The people behind Facebook, Twitter and Google know what shocks and horrifies you and that this is what makes you click. They know how to grab your attention and hold it so they can serve you the most lucrative helping of personalised ads. ‘Nice’ doesn’t sell ads. And so they keep offering us ever more sensational clickbait, knowing full well, as a Swiss novelist once quipped, that ‘News is to the mind what sugar is to the body.’ Umberto Eco criticised social networks, saying for example that 

"Social media gives legions of idiots the right to speak when they once only spoke at a bar after a glass of wine, without harming the community ... but now they have the same right to speak as a Nobel Prize winner. It's the invasion of the idiots."
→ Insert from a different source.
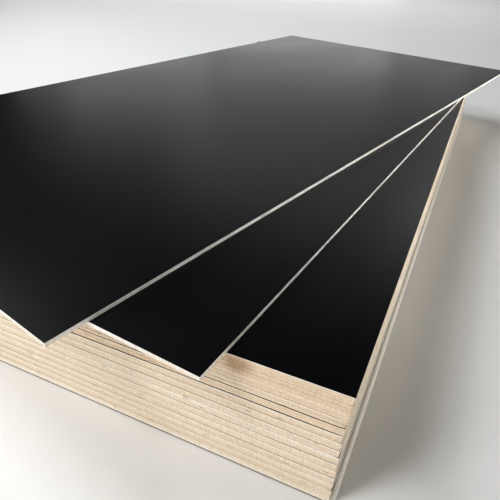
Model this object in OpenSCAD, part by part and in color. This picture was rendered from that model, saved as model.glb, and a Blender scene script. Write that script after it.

Google ranks pages according to the number of links they get and they proclaim that their search results show that ‘democracy on the web works’. But some have the resources to generate more links, perhaps by paying influential sites  to link to them. As Google learns more about our search histories, and customizes the search results through its estimation of our interests, we will increasingly find ourselves in a bubble. You will never encounter the unexpected, the different, the ‘Other’. You will only get information that fits your prior beliefs. So although information has been made available to everyone in theory, walls get built up in practice.

We need to be extremely vigilant about the influence of the media,  Most of us have very little idea how easily the words and images of television, film, and popular music drop into the depths of the mind. We have grown so accustomed to the illusions of film and television that we forget just how powerful they are. They hold us spellbound in a kind of willing suspension of the world in which we really live.